In these sorts of boss fights, many of the weapons are useless. The Sword, Flamers and Shotguns are all close range. Crossbow bolts and Rockets have travel time and the latter has a horrendous time between firing. Heart and demon head are useless or have limited ammo. That leaves basically the pistol and PDW.
The game really needs more monsters as well. When you fight a couple of invulnerable charge beasts for the third or four time it just gets annoying. You end up just running around those pieces of terrain that aren't destructible and cheap shotting them.
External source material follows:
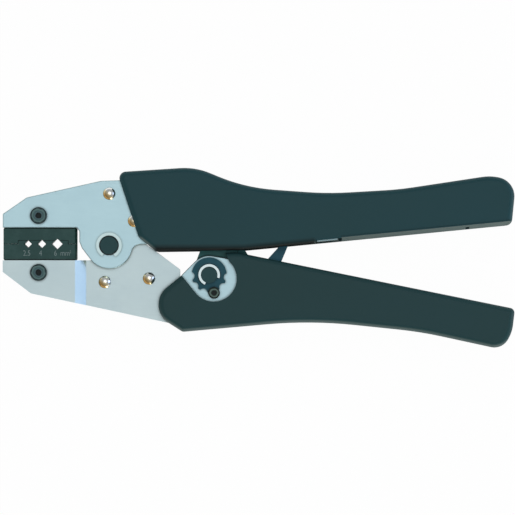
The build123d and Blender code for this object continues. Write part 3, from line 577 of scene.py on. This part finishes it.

In general I just really have a problem with boss designs where the boss is invulnerable for most of the fight. These fights just are just an aggravating waste of time. I don't want to spend most of the fight on the defensive, waiting for my artificial window to do real damage. If you want, start the fight this way, but after I make the guy vulnerable a few times KEEP him vulnerable. Break this boring loop
This game basically tries to reboot the classic Build Engine shooter by 3D Realms into a Serious Sam game, with very mixed results. The levels are about as linear as something you'd find in a modern military shooter for the Xbox 360, with what the game calls "secrets" most of the time being just barely off the beaten path. A fair amount of the levels also consist of drab industrial areas that wouldn't feel out of place in a Call of Duty game, although the more traditionally Asian areas are pretty cool. The guns are awfully weak too; the revolver is bafflingly inaccurate, the machine gun feels like a literal pea shooter, most enemies will just charge straight through your flamethrower fire and the shotgun needs multiple blasts to bring down even small enemies at point blank range. The crossbow and rocket launcher fare somewhat better, but still pale in comparison to ones from other games. The one weapon that felt consistently good was the katana, which has some pretty cool special moves and becomes especially fun to use in new game plus. All in all, I honestly came away from this game feeling pretty disappointed. It neither plays to the strengths of the classic game it tries to reboot, nor does it do a good enough job to really stand on its own.